> _The request_:
Copy out, exactly and without additions, the lines from the one that contains "Keep writing the FreeCAD" to the one that contains "return Part.makeSphere(radius - depth, vec(0, 0, DOME_TOP_Z", both ends included.
= = = = = = =
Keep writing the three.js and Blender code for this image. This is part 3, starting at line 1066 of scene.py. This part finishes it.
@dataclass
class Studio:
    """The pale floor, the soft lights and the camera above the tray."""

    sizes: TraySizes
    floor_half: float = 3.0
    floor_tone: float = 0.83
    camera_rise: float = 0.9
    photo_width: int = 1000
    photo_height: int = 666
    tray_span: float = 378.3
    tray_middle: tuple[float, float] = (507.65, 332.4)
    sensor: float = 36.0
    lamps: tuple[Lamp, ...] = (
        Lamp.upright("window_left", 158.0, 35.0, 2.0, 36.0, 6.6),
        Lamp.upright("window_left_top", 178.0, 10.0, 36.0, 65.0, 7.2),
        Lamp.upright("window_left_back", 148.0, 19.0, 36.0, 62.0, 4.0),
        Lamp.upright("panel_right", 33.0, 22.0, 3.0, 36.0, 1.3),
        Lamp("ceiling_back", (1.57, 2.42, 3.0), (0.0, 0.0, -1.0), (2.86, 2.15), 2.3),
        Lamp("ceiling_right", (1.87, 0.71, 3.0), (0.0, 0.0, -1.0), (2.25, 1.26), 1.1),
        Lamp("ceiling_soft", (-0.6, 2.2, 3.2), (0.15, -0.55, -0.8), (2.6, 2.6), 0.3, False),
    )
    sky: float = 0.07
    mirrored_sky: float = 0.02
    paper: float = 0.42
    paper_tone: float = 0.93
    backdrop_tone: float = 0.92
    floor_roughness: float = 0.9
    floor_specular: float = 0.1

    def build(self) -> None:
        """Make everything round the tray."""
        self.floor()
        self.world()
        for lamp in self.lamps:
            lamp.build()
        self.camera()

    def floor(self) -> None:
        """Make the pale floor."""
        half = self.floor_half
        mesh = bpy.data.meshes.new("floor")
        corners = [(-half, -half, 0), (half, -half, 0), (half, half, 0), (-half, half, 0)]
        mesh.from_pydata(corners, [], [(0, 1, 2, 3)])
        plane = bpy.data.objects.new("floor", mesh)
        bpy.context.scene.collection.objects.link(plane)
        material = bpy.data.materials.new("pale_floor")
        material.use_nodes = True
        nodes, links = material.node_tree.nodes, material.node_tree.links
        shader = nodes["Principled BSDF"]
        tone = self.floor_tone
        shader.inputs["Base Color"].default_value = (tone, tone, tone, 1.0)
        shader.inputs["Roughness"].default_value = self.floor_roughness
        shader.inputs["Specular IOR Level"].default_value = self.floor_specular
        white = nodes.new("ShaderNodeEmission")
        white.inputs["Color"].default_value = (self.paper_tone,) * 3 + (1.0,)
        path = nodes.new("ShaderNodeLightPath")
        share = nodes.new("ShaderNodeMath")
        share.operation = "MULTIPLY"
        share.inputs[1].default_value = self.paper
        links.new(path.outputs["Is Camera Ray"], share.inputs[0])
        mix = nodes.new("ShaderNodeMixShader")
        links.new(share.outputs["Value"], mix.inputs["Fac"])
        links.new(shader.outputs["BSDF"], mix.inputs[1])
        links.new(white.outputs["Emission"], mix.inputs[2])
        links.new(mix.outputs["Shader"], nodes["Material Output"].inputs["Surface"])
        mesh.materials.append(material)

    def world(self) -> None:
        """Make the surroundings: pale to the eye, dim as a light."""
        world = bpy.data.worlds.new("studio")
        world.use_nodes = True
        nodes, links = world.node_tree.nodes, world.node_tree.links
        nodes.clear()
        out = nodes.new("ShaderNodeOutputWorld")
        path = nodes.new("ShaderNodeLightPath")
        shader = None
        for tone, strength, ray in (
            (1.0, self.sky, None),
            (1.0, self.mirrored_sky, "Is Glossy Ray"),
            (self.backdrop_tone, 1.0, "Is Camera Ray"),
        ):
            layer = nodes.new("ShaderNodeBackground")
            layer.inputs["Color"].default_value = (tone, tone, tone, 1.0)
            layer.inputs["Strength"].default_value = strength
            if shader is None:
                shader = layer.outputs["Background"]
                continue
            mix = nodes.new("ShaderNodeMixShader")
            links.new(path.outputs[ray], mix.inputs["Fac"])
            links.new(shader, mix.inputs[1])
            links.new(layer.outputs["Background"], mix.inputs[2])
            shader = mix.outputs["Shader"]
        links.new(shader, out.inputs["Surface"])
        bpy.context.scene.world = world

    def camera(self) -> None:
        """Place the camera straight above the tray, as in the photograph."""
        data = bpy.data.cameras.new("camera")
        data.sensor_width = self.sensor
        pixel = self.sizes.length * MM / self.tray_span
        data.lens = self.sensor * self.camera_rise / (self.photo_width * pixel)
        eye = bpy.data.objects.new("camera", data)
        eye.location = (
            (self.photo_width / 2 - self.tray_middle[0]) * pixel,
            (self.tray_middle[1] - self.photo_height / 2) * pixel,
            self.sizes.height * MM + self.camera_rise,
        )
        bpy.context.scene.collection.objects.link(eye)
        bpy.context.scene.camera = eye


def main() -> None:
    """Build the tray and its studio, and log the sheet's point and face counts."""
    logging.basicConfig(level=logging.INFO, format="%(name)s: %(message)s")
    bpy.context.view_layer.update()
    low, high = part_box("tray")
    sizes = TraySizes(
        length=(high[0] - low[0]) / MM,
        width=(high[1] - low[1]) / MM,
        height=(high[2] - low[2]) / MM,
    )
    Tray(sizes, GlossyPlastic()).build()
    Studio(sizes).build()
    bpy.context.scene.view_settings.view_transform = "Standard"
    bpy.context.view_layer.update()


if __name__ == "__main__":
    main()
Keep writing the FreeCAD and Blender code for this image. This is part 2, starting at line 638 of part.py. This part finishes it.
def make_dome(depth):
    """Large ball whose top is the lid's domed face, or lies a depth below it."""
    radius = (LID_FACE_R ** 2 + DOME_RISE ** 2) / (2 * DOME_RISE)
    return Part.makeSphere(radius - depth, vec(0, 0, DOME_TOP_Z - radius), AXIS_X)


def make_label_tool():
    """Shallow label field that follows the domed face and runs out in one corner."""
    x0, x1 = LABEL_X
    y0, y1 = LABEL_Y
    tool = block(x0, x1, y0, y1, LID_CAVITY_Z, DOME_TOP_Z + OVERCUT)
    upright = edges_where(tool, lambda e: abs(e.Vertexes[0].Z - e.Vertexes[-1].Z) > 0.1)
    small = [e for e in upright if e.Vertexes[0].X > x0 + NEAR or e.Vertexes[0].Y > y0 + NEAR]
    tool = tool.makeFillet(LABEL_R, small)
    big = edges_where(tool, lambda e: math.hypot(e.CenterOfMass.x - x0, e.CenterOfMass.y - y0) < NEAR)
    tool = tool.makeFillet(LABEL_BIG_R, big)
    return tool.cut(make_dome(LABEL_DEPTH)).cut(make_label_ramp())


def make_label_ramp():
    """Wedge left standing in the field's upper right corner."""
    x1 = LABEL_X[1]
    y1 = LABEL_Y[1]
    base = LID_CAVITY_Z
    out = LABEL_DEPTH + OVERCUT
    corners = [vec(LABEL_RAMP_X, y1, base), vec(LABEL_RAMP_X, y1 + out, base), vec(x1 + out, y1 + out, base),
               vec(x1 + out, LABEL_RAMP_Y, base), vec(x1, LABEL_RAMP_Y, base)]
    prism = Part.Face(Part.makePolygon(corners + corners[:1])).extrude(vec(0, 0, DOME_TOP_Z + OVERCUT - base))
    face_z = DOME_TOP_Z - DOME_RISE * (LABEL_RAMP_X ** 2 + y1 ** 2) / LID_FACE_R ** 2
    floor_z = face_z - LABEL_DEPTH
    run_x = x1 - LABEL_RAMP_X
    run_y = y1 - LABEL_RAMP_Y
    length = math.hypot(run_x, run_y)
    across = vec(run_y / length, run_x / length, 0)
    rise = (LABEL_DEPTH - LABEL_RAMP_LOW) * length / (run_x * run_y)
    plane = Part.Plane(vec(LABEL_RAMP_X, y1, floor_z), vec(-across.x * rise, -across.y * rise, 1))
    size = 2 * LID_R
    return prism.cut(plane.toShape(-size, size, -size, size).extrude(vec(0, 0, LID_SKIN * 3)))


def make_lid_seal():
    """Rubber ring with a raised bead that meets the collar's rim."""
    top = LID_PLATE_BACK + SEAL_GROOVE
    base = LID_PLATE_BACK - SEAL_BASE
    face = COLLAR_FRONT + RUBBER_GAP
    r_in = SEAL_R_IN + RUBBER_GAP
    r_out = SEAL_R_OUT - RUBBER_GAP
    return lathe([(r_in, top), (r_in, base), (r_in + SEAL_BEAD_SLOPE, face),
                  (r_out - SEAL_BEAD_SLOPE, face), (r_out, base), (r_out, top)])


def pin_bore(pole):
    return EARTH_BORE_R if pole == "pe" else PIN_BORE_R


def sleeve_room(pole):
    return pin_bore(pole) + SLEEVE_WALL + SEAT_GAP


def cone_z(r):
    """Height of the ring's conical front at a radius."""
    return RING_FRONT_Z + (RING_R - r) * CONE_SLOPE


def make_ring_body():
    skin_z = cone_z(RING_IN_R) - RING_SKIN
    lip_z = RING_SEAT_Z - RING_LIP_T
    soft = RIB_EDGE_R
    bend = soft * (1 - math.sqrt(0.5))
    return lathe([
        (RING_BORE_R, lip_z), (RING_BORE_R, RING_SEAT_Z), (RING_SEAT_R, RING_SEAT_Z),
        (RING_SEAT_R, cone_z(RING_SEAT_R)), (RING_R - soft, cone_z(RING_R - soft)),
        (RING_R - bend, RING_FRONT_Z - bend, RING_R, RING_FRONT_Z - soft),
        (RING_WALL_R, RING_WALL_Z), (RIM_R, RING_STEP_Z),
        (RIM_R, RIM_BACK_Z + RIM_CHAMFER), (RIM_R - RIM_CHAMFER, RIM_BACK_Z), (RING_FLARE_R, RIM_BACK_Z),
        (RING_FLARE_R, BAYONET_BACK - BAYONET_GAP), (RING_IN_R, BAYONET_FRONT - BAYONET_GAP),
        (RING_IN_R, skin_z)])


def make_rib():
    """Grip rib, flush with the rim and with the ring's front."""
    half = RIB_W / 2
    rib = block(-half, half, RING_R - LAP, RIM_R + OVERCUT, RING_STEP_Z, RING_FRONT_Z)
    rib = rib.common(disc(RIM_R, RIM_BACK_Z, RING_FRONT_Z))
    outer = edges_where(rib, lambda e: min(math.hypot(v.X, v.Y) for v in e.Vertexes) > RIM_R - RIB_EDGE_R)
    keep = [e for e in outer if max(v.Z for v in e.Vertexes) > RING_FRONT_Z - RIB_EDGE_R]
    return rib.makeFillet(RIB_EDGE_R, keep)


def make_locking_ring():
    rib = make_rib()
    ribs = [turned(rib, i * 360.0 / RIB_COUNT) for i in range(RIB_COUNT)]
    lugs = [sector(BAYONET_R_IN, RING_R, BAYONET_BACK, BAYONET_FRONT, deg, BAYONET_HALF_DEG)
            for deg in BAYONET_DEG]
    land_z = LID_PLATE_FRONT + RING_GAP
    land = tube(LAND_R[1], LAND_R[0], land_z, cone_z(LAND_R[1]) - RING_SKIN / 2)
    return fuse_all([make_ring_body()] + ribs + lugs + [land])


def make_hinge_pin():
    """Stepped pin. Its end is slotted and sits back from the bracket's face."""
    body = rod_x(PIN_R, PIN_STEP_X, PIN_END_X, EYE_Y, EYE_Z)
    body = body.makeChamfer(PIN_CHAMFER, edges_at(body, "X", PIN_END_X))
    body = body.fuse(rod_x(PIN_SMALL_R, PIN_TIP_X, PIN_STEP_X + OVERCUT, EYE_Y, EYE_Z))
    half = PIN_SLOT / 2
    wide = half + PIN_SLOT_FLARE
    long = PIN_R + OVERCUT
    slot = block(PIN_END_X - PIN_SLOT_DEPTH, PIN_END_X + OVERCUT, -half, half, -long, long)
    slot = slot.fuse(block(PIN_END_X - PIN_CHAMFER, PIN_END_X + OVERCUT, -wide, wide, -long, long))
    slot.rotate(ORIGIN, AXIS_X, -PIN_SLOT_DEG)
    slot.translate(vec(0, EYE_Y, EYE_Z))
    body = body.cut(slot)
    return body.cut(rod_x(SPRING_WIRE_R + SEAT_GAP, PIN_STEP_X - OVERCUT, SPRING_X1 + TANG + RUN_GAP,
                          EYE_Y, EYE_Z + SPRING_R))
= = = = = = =
> _Task response_:
Keep writing the FreeCAD and Blender code for this image. This is part 2, starting at line 638 of part.py. This part finishes it.
def make_dome(depth):
    """Large ball whose top is the lid's domed face, or lies a depth below it."""
    radius = (LID_FACE_R ** 2 + DOME_RISE ** 2) / (2 * DOME_RISE)
    return Part.makeSphere(radius - depth, vec(0, 0, DOME_TOP_Z - radius), AXIS_X)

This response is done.